Amore, piombo e furore (1978)
An interesting mixed bag
I remember seeing this movie in a revival house in the late seventies. I was a teenager and couldn't suspend disbelief enough to sit through the whole movie. I just couldn't buy the Fabio Testi character. I couldn't handle the accent. In my mind, the American West didn't have people like this although in reality it probably did.
I very much remember Jenny Agutter's love scenes. I felt sorry for the Warren Oates character although he wasn't very sympathetic.
I've recently seen a heavily edited for TV version of this movie and there's a lot of bad stuff in the movie: very low budget sets, embarrassingly under-written scenes, under-developed plot and sketchy acting. But there's quite a few good elements that are mentioned in some of the other reviews.
Now that I know Jerry Harvey wrote this movie along with his pal, Doug Venturelli and worked alongside some of his heroes like Warren Oates, Monte Hellman and Sam Peckinpah not to mention some of the Italian folks who made all those great Westerns - I sure wish the uncut film that I rejected as a kid in that movie house was available on DVD.
Jerry Harvey himself appears in a bordello scene as a tipsy customer.
It'd be nice if this mixed yet positive achievement was around to brighten, if only a little, Jerry Harvey's tortured legacy.
Maybe one day.
Murphy's War (1971)
An old favorite of mine
In scanning through these reviews, I'm very pleased to see that this movie is well liked by many people.
I saw it first around the time it came out and even though I was only eleven or twelve, many things about this movie left an impression on me: the sunny, tropical locations, the excellent cast and the impeccable performances.
The very last scene where Murphy is literally consumed by his own revenge is at least as memorable and disturbing as the last scene in The Planet of the Apes (60's version) and drives home the whole point of the movie as perfectly as I've ever seen it done.
See it! You won't be disappointed.
Så som i himmelen (2004)
a simple movie with an important message
I was drawn to this movie the moment I saw a preview of it on Oscar night. When I read about Kay Pollak, I was hooked. We Americans are suckers for a comeback kid.
I understand this movie was a huge draw in Sweden. As a very provincial American I can only speculate on the reason. Perhaps it is because of the provocative joke that the Lena character makes at the beginning of the movie and other social comment but perhaps it is because of the central message which I believe has the same appeal everywhere in affluent societies.
The message of this movie for me is the same as the movie Titanic. Life is short people and as far as anyone really knows it's all we've got. It can be taken away at any time. So isn't it a pity that we spend so much time hiding behind walls separating us from other people because we're so afraid of being hurt? Tearing down the walls is painful but feeling alive lies on the other side of those wretched walls. Feeling alive is worth taking the risk. Give and you will receive. So start living NOW.
Many people are criticizing this movie for it's lack of characterization and other flaws. I say you are all pseudo-sophisticated. Get a grip folks, it's a parable, a fable for we affluent westerners who are materially rich but whose souls are in abject poverty.
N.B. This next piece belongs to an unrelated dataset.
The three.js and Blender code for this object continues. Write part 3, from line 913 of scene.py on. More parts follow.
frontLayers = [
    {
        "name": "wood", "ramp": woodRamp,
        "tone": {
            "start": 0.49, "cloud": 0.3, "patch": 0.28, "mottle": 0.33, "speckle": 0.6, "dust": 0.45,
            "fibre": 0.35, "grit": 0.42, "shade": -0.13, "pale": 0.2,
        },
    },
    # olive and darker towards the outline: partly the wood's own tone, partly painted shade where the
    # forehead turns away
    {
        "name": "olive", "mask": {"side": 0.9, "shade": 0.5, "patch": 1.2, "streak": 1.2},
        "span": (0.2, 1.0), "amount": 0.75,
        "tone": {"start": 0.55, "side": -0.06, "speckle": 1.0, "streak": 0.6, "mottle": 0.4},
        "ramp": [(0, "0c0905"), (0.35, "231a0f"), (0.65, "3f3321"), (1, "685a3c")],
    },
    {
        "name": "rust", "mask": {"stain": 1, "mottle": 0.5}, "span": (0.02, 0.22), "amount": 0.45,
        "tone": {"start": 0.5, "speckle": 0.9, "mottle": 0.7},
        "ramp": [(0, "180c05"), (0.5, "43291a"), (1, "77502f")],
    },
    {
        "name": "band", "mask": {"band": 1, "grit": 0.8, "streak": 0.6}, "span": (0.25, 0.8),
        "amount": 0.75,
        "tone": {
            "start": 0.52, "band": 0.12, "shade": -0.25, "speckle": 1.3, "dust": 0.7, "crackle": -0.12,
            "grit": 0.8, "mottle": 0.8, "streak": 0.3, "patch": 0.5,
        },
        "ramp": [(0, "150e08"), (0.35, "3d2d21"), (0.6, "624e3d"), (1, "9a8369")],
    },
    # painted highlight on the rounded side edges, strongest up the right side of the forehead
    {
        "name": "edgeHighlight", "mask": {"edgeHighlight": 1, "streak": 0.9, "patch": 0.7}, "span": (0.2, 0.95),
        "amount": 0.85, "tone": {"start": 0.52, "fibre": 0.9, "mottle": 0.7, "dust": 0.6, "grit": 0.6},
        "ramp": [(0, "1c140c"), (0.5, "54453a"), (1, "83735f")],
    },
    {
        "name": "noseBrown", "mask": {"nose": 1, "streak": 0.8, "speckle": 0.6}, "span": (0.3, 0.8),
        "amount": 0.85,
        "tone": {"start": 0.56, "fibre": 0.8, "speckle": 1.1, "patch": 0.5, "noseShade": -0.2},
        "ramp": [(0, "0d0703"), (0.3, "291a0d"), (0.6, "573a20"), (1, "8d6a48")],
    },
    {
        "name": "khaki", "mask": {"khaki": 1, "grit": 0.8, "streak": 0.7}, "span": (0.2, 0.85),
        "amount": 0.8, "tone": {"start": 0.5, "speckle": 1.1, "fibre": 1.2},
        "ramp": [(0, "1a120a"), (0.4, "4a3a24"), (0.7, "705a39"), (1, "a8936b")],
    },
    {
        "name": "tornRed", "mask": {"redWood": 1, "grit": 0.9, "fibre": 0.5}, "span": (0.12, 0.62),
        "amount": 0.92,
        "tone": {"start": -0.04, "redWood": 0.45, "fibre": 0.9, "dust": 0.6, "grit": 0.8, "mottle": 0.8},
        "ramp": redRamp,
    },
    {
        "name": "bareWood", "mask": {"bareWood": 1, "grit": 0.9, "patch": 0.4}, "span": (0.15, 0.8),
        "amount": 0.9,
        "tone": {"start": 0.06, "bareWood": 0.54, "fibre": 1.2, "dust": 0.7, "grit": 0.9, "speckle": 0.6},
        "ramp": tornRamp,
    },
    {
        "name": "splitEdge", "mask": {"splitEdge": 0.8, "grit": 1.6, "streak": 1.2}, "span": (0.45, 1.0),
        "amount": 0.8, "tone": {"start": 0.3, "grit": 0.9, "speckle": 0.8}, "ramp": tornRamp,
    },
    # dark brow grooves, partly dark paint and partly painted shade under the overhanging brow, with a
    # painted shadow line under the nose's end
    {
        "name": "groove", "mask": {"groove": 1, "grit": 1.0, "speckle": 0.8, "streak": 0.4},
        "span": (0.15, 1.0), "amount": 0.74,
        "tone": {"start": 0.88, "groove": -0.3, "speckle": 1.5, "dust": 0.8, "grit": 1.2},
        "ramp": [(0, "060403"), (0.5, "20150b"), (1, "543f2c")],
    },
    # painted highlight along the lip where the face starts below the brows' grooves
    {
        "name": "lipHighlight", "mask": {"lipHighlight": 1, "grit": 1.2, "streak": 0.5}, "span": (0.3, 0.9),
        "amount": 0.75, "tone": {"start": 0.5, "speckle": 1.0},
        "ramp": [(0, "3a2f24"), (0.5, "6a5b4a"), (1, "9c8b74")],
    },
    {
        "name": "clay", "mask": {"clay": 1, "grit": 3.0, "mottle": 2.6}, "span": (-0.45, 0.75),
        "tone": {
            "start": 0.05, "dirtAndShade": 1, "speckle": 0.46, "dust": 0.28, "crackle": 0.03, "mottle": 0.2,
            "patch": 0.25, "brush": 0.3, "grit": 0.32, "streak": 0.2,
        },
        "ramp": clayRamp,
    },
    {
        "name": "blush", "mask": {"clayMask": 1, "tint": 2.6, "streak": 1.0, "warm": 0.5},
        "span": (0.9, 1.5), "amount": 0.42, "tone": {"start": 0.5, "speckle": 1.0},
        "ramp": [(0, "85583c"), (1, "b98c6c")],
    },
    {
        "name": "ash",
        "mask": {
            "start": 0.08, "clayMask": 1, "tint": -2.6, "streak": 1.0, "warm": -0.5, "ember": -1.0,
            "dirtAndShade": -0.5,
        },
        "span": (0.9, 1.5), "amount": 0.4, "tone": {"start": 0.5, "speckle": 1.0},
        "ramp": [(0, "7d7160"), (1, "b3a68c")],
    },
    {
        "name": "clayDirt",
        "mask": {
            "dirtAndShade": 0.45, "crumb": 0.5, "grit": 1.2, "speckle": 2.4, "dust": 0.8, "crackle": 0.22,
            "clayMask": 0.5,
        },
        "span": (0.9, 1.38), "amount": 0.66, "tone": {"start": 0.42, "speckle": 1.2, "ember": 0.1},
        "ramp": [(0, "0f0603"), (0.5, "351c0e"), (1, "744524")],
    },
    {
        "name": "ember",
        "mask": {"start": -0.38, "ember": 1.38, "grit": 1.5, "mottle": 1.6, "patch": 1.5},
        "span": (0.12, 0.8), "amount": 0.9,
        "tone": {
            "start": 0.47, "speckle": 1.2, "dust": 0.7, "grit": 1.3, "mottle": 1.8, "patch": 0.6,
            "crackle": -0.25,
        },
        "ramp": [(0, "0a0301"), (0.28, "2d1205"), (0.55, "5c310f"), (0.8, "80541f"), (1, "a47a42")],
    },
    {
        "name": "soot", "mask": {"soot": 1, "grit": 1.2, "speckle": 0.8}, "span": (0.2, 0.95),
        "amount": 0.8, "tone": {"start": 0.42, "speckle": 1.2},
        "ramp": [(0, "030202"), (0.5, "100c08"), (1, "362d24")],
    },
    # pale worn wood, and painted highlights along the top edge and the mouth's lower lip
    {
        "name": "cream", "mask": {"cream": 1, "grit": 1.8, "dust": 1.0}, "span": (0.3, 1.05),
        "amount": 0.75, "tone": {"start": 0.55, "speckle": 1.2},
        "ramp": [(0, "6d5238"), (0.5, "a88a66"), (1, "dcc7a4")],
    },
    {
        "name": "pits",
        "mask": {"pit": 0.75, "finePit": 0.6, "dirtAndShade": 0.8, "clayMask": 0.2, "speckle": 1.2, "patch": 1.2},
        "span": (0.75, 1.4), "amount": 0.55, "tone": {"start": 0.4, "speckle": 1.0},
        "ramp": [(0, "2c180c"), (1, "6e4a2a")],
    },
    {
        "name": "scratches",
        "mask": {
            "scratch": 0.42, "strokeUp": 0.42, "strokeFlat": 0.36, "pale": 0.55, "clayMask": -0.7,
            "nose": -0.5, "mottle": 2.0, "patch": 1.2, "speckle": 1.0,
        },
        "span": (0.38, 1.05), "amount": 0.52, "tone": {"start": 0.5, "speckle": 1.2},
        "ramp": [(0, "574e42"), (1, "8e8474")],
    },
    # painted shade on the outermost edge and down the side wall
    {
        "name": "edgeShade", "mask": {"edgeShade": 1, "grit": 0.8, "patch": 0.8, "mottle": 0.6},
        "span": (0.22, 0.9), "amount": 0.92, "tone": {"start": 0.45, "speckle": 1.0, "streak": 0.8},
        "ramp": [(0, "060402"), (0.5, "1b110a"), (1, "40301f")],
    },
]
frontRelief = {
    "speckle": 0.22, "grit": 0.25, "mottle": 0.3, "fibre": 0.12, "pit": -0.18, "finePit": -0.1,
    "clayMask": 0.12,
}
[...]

So join a choir or a band or help build housing or distribute food for those less fortunate than you. Spread some joy and make the world a better place as long as you get out and commune with your fellow man. Writing a check is not enough. We are a social species by the way. Even the humblest of your fellow human beings can affect you in ways you never thought possible.
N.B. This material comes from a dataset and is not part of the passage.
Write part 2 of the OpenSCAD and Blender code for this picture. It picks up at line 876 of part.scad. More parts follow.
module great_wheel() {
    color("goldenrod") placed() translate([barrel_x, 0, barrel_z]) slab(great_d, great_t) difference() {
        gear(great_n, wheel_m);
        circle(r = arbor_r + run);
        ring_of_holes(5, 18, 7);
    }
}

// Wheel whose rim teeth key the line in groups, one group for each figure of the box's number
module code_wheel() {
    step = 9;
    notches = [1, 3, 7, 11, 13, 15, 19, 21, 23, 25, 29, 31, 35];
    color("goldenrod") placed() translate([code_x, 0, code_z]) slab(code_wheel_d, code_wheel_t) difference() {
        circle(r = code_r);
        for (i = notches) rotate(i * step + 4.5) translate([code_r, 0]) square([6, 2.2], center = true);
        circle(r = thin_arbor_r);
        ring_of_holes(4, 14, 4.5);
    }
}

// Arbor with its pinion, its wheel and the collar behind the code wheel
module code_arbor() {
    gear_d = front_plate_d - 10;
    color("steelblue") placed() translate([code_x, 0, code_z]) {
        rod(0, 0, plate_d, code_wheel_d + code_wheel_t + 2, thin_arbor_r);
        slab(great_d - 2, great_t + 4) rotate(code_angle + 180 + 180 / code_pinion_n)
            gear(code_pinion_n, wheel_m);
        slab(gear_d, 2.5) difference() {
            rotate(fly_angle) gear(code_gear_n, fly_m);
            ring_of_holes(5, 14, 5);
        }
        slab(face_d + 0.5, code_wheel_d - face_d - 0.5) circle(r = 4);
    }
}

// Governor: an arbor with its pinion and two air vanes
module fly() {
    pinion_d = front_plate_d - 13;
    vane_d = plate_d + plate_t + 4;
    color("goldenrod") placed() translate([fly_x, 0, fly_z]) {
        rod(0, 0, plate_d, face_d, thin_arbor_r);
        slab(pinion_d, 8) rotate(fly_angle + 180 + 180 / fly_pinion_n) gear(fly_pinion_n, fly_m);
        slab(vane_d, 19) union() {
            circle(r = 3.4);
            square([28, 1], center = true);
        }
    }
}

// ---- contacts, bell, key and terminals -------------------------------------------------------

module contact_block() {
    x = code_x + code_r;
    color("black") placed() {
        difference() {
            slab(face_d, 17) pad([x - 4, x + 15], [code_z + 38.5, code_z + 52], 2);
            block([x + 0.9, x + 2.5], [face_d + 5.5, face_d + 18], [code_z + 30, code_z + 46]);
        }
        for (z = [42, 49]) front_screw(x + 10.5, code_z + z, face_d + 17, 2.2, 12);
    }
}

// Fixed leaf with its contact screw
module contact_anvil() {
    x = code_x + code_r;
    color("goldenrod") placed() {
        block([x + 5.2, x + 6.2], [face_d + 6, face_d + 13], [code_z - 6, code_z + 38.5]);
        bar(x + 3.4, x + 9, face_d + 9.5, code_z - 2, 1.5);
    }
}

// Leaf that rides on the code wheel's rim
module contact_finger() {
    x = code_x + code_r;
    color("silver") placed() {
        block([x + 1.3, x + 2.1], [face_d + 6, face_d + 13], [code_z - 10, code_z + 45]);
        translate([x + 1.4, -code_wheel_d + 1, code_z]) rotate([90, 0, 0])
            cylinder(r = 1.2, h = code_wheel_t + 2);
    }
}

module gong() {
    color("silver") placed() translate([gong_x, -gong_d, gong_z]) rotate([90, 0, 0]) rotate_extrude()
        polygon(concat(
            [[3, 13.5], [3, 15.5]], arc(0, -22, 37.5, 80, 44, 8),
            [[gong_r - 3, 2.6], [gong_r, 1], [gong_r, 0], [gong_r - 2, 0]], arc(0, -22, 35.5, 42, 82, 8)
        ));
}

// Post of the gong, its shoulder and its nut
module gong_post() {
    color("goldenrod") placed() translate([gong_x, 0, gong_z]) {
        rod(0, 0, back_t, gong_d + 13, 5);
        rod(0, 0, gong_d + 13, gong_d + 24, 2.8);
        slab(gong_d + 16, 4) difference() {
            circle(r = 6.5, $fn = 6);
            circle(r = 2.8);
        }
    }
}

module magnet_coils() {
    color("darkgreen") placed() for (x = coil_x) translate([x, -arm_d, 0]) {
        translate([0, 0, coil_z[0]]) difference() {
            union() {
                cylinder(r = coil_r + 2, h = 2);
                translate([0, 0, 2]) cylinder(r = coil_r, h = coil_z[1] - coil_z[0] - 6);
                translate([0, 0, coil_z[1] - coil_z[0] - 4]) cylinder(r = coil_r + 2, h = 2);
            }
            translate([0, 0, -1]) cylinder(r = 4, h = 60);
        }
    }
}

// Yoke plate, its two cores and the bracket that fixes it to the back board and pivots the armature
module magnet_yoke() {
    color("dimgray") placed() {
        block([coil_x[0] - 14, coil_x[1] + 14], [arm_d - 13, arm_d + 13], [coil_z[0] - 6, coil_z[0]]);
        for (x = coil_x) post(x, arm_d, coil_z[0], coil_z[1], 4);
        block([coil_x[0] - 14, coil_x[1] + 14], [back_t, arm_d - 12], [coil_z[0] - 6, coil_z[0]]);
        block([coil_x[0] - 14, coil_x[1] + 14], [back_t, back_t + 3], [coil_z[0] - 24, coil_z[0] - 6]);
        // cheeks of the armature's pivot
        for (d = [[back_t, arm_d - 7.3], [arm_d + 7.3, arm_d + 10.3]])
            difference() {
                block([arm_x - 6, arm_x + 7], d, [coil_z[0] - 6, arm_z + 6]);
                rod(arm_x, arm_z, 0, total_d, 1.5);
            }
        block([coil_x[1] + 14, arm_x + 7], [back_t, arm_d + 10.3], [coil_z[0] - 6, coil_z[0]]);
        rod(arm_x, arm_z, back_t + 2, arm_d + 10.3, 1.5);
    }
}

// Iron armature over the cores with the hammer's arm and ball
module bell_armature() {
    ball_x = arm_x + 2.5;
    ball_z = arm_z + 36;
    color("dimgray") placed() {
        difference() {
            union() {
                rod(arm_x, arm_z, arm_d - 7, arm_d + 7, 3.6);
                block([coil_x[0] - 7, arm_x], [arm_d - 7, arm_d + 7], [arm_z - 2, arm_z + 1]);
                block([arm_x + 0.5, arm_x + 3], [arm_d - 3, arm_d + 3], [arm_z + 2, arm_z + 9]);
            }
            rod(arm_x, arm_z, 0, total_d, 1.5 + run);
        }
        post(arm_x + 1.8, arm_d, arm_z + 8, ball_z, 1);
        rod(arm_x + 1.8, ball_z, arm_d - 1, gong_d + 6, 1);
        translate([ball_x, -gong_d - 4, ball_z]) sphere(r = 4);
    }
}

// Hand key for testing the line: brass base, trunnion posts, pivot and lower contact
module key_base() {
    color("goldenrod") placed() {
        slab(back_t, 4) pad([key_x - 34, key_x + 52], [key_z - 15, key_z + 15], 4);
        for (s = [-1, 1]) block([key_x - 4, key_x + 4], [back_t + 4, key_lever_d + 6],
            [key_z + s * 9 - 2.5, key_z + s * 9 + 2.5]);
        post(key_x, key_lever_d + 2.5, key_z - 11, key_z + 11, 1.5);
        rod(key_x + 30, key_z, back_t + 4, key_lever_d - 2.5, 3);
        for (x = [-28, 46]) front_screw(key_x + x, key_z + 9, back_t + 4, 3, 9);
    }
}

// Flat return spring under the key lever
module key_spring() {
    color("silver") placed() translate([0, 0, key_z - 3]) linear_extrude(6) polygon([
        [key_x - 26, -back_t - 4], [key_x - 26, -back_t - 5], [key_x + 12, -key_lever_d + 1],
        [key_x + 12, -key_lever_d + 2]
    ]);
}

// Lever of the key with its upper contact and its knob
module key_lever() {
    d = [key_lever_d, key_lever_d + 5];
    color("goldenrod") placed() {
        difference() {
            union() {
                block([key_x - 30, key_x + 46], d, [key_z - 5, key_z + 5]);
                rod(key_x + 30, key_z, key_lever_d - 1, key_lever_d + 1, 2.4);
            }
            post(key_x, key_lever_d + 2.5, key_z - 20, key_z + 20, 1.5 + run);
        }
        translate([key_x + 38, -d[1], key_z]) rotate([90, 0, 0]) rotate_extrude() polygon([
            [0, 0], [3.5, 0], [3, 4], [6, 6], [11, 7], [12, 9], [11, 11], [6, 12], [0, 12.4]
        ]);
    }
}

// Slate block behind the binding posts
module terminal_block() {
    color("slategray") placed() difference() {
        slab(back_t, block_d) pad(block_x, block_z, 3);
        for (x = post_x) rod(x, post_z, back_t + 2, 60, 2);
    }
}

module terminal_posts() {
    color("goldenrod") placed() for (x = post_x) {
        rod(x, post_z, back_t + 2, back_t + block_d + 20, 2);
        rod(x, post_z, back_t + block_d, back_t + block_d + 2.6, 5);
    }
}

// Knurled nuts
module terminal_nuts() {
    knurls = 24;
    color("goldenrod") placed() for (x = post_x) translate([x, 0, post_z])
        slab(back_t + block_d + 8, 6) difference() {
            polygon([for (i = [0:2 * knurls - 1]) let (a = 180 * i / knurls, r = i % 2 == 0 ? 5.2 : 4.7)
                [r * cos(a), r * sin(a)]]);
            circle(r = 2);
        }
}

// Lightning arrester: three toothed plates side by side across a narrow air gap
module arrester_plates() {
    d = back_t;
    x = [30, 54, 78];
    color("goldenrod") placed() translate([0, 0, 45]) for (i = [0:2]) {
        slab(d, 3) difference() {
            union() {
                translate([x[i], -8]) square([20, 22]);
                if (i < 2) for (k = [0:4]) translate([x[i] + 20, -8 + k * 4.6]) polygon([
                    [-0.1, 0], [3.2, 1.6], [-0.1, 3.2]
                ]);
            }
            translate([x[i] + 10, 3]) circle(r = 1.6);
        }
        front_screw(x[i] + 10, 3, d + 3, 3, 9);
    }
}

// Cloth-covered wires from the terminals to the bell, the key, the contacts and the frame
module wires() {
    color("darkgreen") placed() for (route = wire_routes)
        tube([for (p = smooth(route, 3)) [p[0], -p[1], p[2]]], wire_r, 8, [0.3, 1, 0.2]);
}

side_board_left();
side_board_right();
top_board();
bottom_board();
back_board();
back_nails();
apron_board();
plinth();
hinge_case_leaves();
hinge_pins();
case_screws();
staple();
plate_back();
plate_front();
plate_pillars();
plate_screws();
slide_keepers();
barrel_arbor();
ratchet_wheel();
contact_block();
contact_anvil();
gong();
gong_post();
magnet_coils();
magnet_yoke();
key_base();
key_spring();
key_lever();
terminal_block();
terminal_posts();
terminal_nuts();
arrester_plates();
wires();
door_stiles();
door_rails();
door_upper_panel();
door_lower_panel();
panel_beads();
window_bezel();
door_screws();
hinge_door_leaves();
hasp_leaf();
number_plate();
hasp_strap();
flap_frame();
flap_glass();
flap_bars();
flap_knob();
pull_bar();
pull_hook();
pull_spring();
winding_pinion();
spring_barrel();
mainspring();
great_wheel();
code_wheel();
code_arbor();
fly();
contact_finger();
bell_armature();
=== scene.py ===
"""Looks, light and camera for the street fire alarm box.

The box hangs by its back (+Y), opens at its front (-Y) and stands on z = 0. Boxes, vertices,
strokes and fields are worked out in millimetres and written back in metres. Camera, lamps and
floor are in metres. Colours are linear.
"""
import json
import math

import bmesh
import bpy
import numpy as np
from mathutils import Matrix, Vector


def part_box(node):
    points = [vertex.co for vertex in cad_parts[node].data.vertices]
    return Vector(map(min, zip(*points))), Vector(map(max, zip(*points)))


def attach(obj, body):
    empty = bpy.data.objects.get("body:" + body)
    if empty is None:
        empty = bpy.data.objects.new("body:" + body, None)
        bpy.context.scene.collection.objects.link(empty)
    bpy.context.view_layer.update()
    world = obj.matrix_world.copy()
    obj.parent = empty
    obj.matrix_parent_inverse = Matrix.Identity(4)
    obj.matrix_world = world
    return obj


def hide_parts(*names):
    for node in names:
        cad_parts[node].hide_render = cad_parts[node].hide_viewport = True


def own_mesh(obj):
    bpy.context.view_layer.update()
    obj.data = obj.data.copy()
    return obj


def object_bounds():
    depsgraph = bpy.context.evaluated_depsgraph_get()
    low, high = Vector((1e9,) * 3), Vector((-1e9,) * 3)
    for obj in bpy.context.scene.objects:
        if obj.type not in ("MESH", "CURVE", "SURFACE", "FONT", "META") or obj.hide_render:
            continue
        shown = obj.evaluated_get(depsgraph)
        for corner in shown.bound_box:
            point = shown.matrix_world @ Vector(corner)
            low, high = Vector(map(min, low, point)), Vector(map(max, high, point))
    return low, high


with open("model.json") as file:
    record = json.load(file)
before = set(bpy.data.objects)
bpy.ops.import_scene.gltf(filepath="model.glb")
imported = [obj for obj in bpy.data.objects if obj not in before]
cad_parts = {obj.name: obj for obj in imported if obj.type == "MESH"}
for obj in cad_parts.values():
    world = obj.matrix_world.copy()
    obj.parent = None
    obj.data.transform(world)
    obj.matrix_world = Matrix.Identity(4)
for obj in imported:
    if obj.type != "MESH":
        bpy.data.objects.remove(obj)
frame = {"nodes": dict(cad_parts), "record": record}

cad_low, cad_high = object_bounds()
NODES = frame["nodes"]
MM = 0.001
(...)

Rugged individualism has its place but it is over-rated.
The Bourne Identity (2002)
Very appealing on a couple of levels *Spoilers*
Please don't read this unless you've seen the movie.
I've seen this movie a half-dozen times now since I got it and I think I've figured out why I keep finding it appealing and entertaining.
At one level it's a pretty good popcorn thriller with gun-play, fights, car chases, the whole nine yards. There's a pulsing, tense, driving electronic score with some good strings thrown in that supports the sometimes over-the-top action scenes. We've seen it all before but it's done well and it works.
But at another level we have a story of a guy who wakes up after being pulled out of the ocean (literally born, get it?). This guy doesn't doesn't know who he is, who his parents or family are, where he came from and he can't remember any event in his life he experienced before he woke up. Despite all this, he can read and write, speak many languages and kick butt on anybody who dares to mess with him. He has survival skills to die for. To top it off, he has an led display sown into his hip that a displays a swiss bank account number full of cash and passports that allow him to travel anywhere and assume any identity he would ever need!
So in the process of trying to overcome his amnesia, he meets a young woman who seems to be only marginally better off than he is. She is rootless and currently homeless, living out of her tiny car. She has lived like a gypsy flitting from one place to another in a seeming quest to find out what she wants to do with her life. It turns out that each has something to offer to the other. He has cash, a Paris apartment and an amazing resourcefulness that is a mystery to them both. She has a car to help him elude the shadowy people who are chasing him. She also has an intact memory of her life which will help him in a critical way towards the end of the movie.
We identify with the Bourne character because all of us are born into the uncaring world helpless yet with some innate skills. We acquire language and mobility in a way that is amazing and mysterious to anyone who has ever had kids, yet we also need help. Bourne finds himself "re-born" into the world, gifted in many ways yet unable to really survive without help. The woman he meets becomes a sort of mother to him and enables him to find his feet in the hostile world where he finds himself.
I think we've seen this sort of story told before in many ways but I credit Ludlum for placing it in the spy thriller context.
Oh and by the way, the boy does get the girl at the end of the movie. What more could you ask for?